Receiving a hand or foot massage, a hug or a shoulder rub – that physical connection shared with unconditional love and acceptance is one of the most beautiful gifts given. Similarly, allowing yourself to receive another’s gift is a wonderful gift in and of itself – one of my own key lessons of 2010 😉
Please keep sharing your words with the world, Julie – it is surely a brighter place because of them.
Amy
xx
hot damn, my friend, this post is on fire! and, as always, has me lost in thought as preconceptions i didn’t realize i even had suddenly shift. you are such a gift. xo
Thank you, Julie. I’m on fire with love in my life right now. This post reminded me I can not just be in love with life, but I can make love to it—bring the sensual into every action. I can purposely share my love to create more love. Erotic. Practical. Tender. and Present.
Love this post! Thank you so much Julie. Honestly, it’s getting late now, so I will have to read it when I’m more awake. I can’t wait! I’m sure it will be even better the second time around!
#reverb10
I wondered if anybody was going to use “love” as the last thing they made. I love what you put forward here, especially differentiating between eros and sex. We’ve lost touch, I feel. That makes me sad.

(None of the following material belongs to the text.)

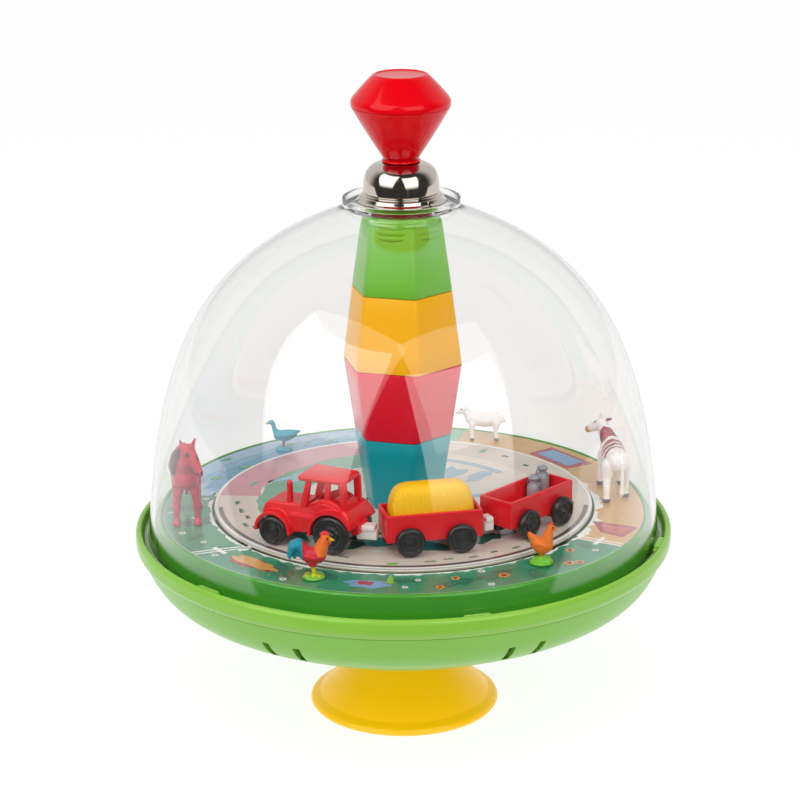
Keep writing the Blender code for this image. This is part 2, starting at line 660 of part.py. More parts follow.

Wonderful passage from Audre Lorde. Another thoughtful post. I’m grateful to the fairy godmother for pointing me in your direction.
Yes, yes, yes a resounding yes, yes, yes to this, this, this whole post but this paragraph nails it 1000% for me:
>>>>> Let’s allow ourselves to notice the fire that was hidden, the passion and joy for life that have been tucked away in the bedroom, or that have become non-existent in our lives, because we believe they can only come out when we’re having sex, or feeling sexy.
>>>>>
I love when I forget the need to feel sexy is when I am actually my sexiest. I don’t even recognize it anymore. I set this intent (to shift beauty toward even those of us who are unconventionally beautiful) and all of a sudden, the attention and attractive comes from that passion for life and love itself.
THANK YOU THANK YOU THANK YOU!
I love (yes love!) this idea so much because I think it resonates so completely with who I am, a passionate and breathe deeply kind of woman. It’s so very transcendental. Human and real. Authentic. Yes. And that’s it entirely. It’s Yes.
Dear Julie
Fantastic post.
So thought provoking, so ground breaking, and yet ground- giving ( That make sense?)
I am with Amy Palko in re-sounding the importance of touch.
They say babies thrive on touch, and that is the main thing that helps their development. Why are we adults any different? We’re all babes in bigger outfits…(-:
I know from my own personal process and learning how touch can unlock so many forgotten places, after all, we were feeling-beings long before we could verbalize.
I was moved by the Indian man. The way he opens his arms and lovingly hugs the man…brought tears to my eyes.
You have given me so much to reflect on. Thank you
The video has me in tears! Beautiful!
so needed this right now – so needed it – so needed this fire, thank you friend!